Topics: energy regulation, administrative law, natural gas shortages, judicial review

Summary

Background

The dispute involves the Federal Power Commission (the federal energy agency) and Transcontinental Gas Pipe Line Corp., which submitted an interim plan to allocate gas during shortages for November 1974–November 1975. The proposed plan included payments between customers when some received more gas than others. The Commission rejected that compensation scheme as unlawful under the Natural Gas Act, and Transco and other parties asked the Court of Appeals to review the Commission’s decision. The Court of Appeals sua sponte ordered the Commission to investigate Transco’s claims of reduced reserves and to subpoena records and report back within 30 days.

Reasoning

The Supreme Court examined whether an appeals court may dictate how an independent agency must gather evidence and set a strict timetable. The Court said review should normally focus on the agency’s existing record — the documents and evidence the agency already relied on — and that if more evidence is needed, the usual step is to remand the case so the agency can decide how to collect it. The appeals court’s order, which prescribed methods and a 30‑day deadline, went beyond proper review.

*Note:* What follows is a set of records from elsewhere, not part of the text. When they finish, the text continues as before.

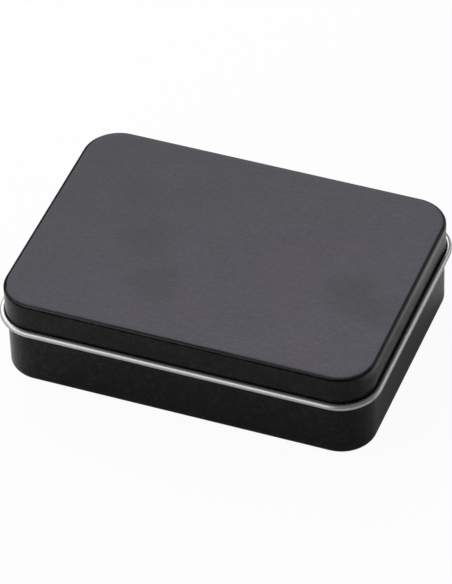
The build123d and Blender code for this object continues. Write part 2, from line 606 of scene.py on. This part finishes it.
# Middle line of a hinge tongue in the YZ plane: up the wall, stepped out by two equal
# arcs, up again and round over the wire.
def tongueLine():
    shape, radius = baseShape, baseShape["joggleRadius"]
    root = np.array([wallRearY - tin["sheet"] / 2, axisZ - shape["tongueRise"]])
    step = axisY - rollMiddle - root[0]
    turn = np.arccos(1 - step / (2 * radius))
    degrees, count = np.degrees(turn), shape["jogglePoints"]
    out = arc(root + (radius, 0), radius, 180, 180 - degrees, count)
    backMiddle = out[-1] + radius * np.array([-np.cos(turn), np.sin(turn)])
    back = arc(backMiddle, radius, -degrees, 0, count)
    riser = straight(back[-1], (axisY - rollMiddle, axisZ), shape["riserPoints"])
    roll = arc((axisY, axisZ), rollMiddle, 180, 180 - tin["rollWrap"], tin["rollPoints"])
    return joined(out, back, riser, roll)


# The base's sheet, from the floor round the foot, up the wall and in over the rim, with a
# window in the rear wall where each tongue was cut free and bent out to the wire.
def makeBase():
    shape, half = baseShape, tin["sheet"] / 2
    foot, rim = shape["footRadius"], shape["rimRadius"]
    line = tongueLine()
    rootZ = line[0, 1]
    windowTop = rootZ + np.linalg.norm(np.diff(line, axis=0), axis=1).sum()
    low = joined(arc((-foot, foot), foot - half, -90, 0, shape["footPoints"]),
                 straight((-half, foot), (-half, rootZ), shape["wallPoints"]))
    rootRow = len(low) - 1
    window = joined(low, straight((-half, rootZ), (-half, windowTop), shape["windowPoints"]))
    topRow = len(window) - 1
    section = joined(
        window, straight((-half, windowTop), (-half, rimTop - rim), shape["topPoints"]),
        arc((-rim, rimTop - rim), rim - half, 0, tin["rollWrap"], shape["rimPoints"]))

    tongueHalf = tin["knuckleWidth"] / 2
    windowHalf = tongueHalf + shape["slit"]
    edges = (-windowHalf, -tongueHalf, tongueHalf, windowHalf)
    stops = np.add.outer(knucklePlaces, edges).ravel()
    outline, normals = roundedOutline(tin["skirtLength"] / 2 - wallInset, frontWallY(),
                                      wallRearY, tin["cornerRadius"] - wallInset, stops)
    wall = carried(section, outline, normals)
    middle, rings = shrunkRings(wall[0], shape["floorRings"])
    rings[..., 2] += waviness(rings, shape)
    middle[2] = rings[0, :, 2].mean()
    grid = np.concatenate([rings, wall])
    points = [grid.reshape(-1, 3), middle[None]]

    numbers = numbered(grid)
    quads = gridFaces(numbers, closed=True)
    rows = np.arange(len(quads))[:, None] - len(rings)
    cut = nearKnuckles(grid, windowHalf) & (rows >= rootRow) & (rows < topRow)
    faces = quads[~cut].tolist() + fanFaces(numbers[0], numbers.size).tolist()

    # Each tongue starts on the wall's own points, so that the sheet carries on unbroken.
    count = numbers.size + 1
    flatCount = len(faces)
    for place in knucklePlaces:
        columns = np.flatnonzero((outline[:, 1] > wallRearY - slack)
                                 & (np.abs(outline[:, 0] - place) < tongueHalf + slack))
        strip = np.empty((len(line) - 1, len(columns), 3))
        strip[..., 0] = outline[columns, 0]
        strip[..., 1:] = line[1:, None]
        rootNumbers = numbers[len(rings) + rootRow, columns]
        tongue = gridFaces(np.vstack([rootNumbers, numbered(strip, count)]), closed=False)
        faces += tongue.reshape(-1, 4).tolist()
        points.append(strip.reshape(-1, 3))
        count += len(points[-1])
    shell = meshPiece("baseShell", np.vstack(points), faces, sheetSlots(baseLacquer))
    return thicken(shell, np.arange(len(faces)) >= flatCount)


baseShell = makeBase()
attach(baseShell, "base")
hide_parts("base_tray")
print("base made:", len(baseShell.data.polygons), "faces")

wireShape = {"endInset": 1.5, "endRound": 0.12, "endPoints": 5, "around": 32, "steps": 60}


# The hinge wire: a radius that is full along the length and drops in a quarter circle at
# each cropped end, turned round the hinge's axis.
def makeWire():
    shape, radius, end = wireShape, tin["wireRadius"], wireShape["endRound"]
    half = tin["skirtLength"] / 2 - tin["cornerRadius"] - shape["endInset"]
    near = arc((end - half, radius - end), end, 180, 90, shape["endPoints"])
    far = near[::-1] * (-1, 1)
    profile = joined(near, straight(near[-1], far[0], shape["steps"]), far)
    angle = 2 * np.pi * np.arange(shape["around"]) / shape["around"]
    grid = np.empty((len(profile), shape["around"], 3))
    grid[..., 0] = profile[:, 0, None]
    grid[..., 1] = axisY + profile[:, 1, None] * np.cos(angle)
    grid[..., 2] = axisZ + profile[:, 1, None] * np.sin(angle)
    numbers = numbered(grid)
    faces = gridFaces(numbers, closed=True)[..., ::-1].reshape(-1, 4).tolist()
    faces += [numbers[0].tolist(), numbers[-1, ::-1].tolist()]
    wire = meshPiece("hingePin", grid.reshape(-1, 3), faces, [wireSteel])
    wire.data.set_sharp_from_angle(angle=np.radians(tin["sharpDegrees"]))
    return wire


hingePin = makeWire()
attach(hingePin, "lid")
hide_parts("hinge_wire")
print("hinge wire made")

studio = {
    "floorSize": 0.6, "floorDrop": 0.02, "floorGrey": 0.95, "worldGrey": 0.17,
    "whiteToCamera": 0.95, "whiteToGloss": 0.04, "lampDistance": 0.9,
}

# Where each lamp stands, as a direction from the tin, its face in metres and its brightness.
softboxes = {
    "frontSoftbox": {"toward": (-0.50, -0.68, 0.46), "size": (1.10, 0.78), "brightness": 1.5},
    "rearSoftbox": {"toward": (-0.55, 0.60, 0.66), "size": (0.90, 0.70), "brightness": 2.6},
    "leftSoftbox": {"toward": (-0.86, -0.10, 0.50), "size": (0.60, 0.60), "brightness": 1.3},
    "rightSoftbox": {"toward": (0.66, 0.66, 0.33), "size": (0.80, 0.40), "brightness": 1.1},
}


# How much of its plain white a backdrop shows to the ray that meets it: nearly all to the
# camera, a little to glossy and transmission rays and none to diffuse ones, so that the
# white doesn't light the tin.
def shownWhite(start):
    camera, glossy, transmission = [
        start.node("ShaderNodeLightPath", {}, {}, kind)
        for kind in ("Is Camera Ray", "Is Glossy Ray", "Is Transmission Ray")]
    return camera * studio["whiteToCamera"] + (glossy + transmission) * studio["whiteToGloss"]


# A pale floor just under the tin: it keeps the shadow in its diffuse part, and plain white
# is mixed over it.
def makeFloor():
    half, level = studio["floorSize"] / 2, -studio["floorDrop"] * mm
    mesh = bpy.data.meshes.new("floor")
    corners = [(-half, -half, level), (half, -half, level), (half, half, level),
               (-half, half, level)]
    mesh.from_pydata(corners, [], [(0, 1, 2, 3)])
    floor = bpy.data.objects.new("floor", mesh)
    bpy.context.scene.collection.objects.link(floor)
    material = bpy.data.materials.new("paleFloor")
    material.use_nodes = True
    tree = material.node_tree
    tree.nodes.remove(tree.nodes["Principled BSDF"])
    start = Signal(tree)
    grey = (studio["floorGrey"],) * 3 + (1,)
    paper = start.node("ShaderNodeBsdfDiffuse", {}, {"Color": grey})
    white = start.node("ShaderNodeEmission", {}, {"Color": (1, 1, 1, 1), "Strength": 1.0})
    mixed = start.node("ShaderNodeMixShader", {}, {0: shownWhite(start), 1: paper, 2: white})
    mixed.feed(tree.nodes["Material Output"].inputs["Surface"])
    mesh.materials.append(material)


# The room round the floor: a dim even grey, but plain white where the camera sees it.
def makeWorld():
    world = bpy.data.worlds.new("studioWorld")
    bpy.context.scene.world = world
    world.use_nodes = True
    start = Signal(world.node_tree)
    level = studio["worldGrey"] + (1 - studio["worldGrey"]) * shownWhite(start)
    level.feed(world.node_tree.nodes["Background"].inputs["Strength"])
    world.node_tree.nodes["Background"].inputs["Color"].default_value = (1, 1, 1, 1)


# A soft area lamp that faces the tin; its power gives the stated brightness of its face.
def softbox(name, lamp):
    light = bpy.data.lights.new(name, "AREA")
    light.shape = "RECTANGLE"
    light.size, light.size_y = lamp["size"]
    light.energy = lamp["brightness"] * np.pi * light.size * light.size_y
    place = bpy.data.objects.new(name, light)
    bpy.context.scene.collection.objects.link(place)
    toward = Vector(lamp["toward"]).normalized()
    place.location = toward * studio["lampDistance"]
    place.rotation_euler = toward.to_track_quat("Z", "Y").to_euler()


makeFloor()
makeWorld()
for softboxName, softboxLamp in softboxes.items():
    softbox(softboxName, softboxLamp)
print("studio made")

# Degrees round, above and about the line of sight; the distance in mm.
cameraView = {
    "azimuth": 22.141, "elevation": 42.276, "roll": -2.123, "distance": 1096.5,
    "focalPixels": 4341.9, "offsetPixels": (1.49, -2.40), "imageHeight": 584,
    "sensorWidth": 36, "clipStart": 0.05,
}


# A camera on a sphere round the tin's middle, with a long lens and a slight roll.
def makeCamera():
    view = cameraView
    azimuth, elevation, roll = np.radians([view[k] for k in ("azimuth", "elevation", "roll")])
    back = np.array([np.sin(azimuth) * np.cos(elevation), -np.cos(azimuth) * np.cos(elevation),
                     np.sin(elevation)])
    right = np.array([np.cos(azimuth), np.sin(azimuth), 0])
    up = np.cross(back, right)
    rolledRight = right * np.cos(roll) + up * np.sin(roll)
    rolledUp = up * np.cos(roll) - right * np.sin(roll)
    data = bpy.data.cameras.new("camera")
    data.sensor_width = view["sensorWidth"]
    data.lens = view["focalPixels"] * data.sensor_width / view["imageHeight"]
    data.clip_start = view["clipStart"]
    camera = bpy.data.objects.new("camera", data)
    bpy.context.scene.collection.objects.link(camera)
    middle = np.array([0, 0, tin["height"] / 2])
    perPixel = view["distance"] / view["focalPixels"]
    across, down = (offset * perPixel for offset in view["offsetPixels"])
    target = middle - rolledRight * across + rolledUp * down
    position = target + back * view["distance"]
    turn = Matrix(np.column_stack([rolledRight, rolledUp, back]).tolist()).to_4x4()
    camera.matrix_world = Matrix.Translation(Vector(position * mm)) @ turn
    bpy.context.scene.camera = camera


makeCamera()
bpy.context.scene.view_settings.view_transform = "Standard"
print("camera placed")

bpy.context.view_layer.update()
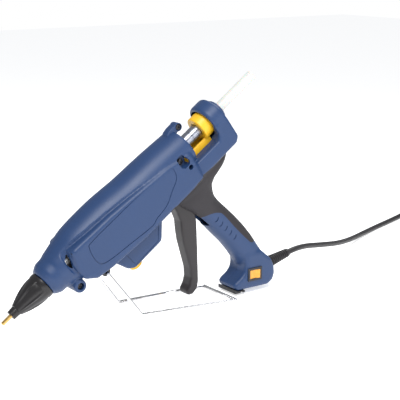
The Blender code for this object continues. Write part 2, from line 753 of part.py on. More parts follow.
def build_chamber():
    start, end, radius = CHAMBER_FRONT, CHAMBER_END, CHAMBER_RADIUS
    bore = STICK_RADIUS + 0.4
    nose = 8.0
    outside = [
        (start, 0), (start, nose), (start + 12, nose), (start + 12, radius), (end - 12, radius), (end - 12, 8.6),
        (end, 8.6), (end, 0),
    ]
    chamber = turned("melt_chamber", outside, [], "aluminium", sides=28)
    heater_up = -radius - HEATER_RADIUS
    heater_across = HEATER_RADIUS + 1.5
    floor = heater_up - HEATER_RADIUS - 1.5
    half = heater_across + HEATER_RADIUS + 1.5
    bottom = block("heater_block", (start + 38, -half, floor), (end - 26, half, -radius * 0.75))
    join(chamber, bottom)
    bore_profile = [
        (start - 2, 0), (start - 2, 2.2), (start + 14, 3.0), (start + 48, bore), (end + 2, bore), (end + 2, 0),
    ]
    cut(chamber, turned("chamber_bore", bore_profile, [], sides=20))
    for name, across in (("left_heater", -heater_across), ("right_heater", heater_across)):
        first, last = start + 42, end - 22
        well = rod(name + "_bore", (first, across, heater_up), (last, across, heater_up), HEATER_RADIUS + GAP)
        cut(chamber, well)
        rod(name, (first + GAP, across, heater_up), (last, across, heater_up), HEATER_RADIUS, finish="ceramic")
    top = radius + GAP
    turned(
        "thermal_cutout", [(0, 0), (0, 7.0), (4.0, 7.0), (5.5, 5.5), (5.5, 0)], [], "ceramic",
        at=(start + 70, 0, top), axis=(0, 0, 1), sides=24,
    )
    rod("temperature_sensor", (start + 30, radius + 2.2, 0), (start + 46, radius + 2.2, 0), 1.9, finish="ceramic", sides=12)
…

The Court nonetheless recognized that proof of an actual gas shortage may be important to the legal questions about the compensation plan and allowed the lower court either to decide the merits first or to remand to the Commission for further inquiry.

Real world impact

The Supreme Court vacated the appeals court’s investigatory order and sent the case back for further proceedings that respect agency procedures. Energy regulators keep control over how to develop factual records. The Court urged prompt handling of the case on remand because of the pressing gas shortage issues.

Dissents or concurrances

A separate statement below noted a judge thought shortage evidence was peripheral and would reach the merits first; two Justices did not participate.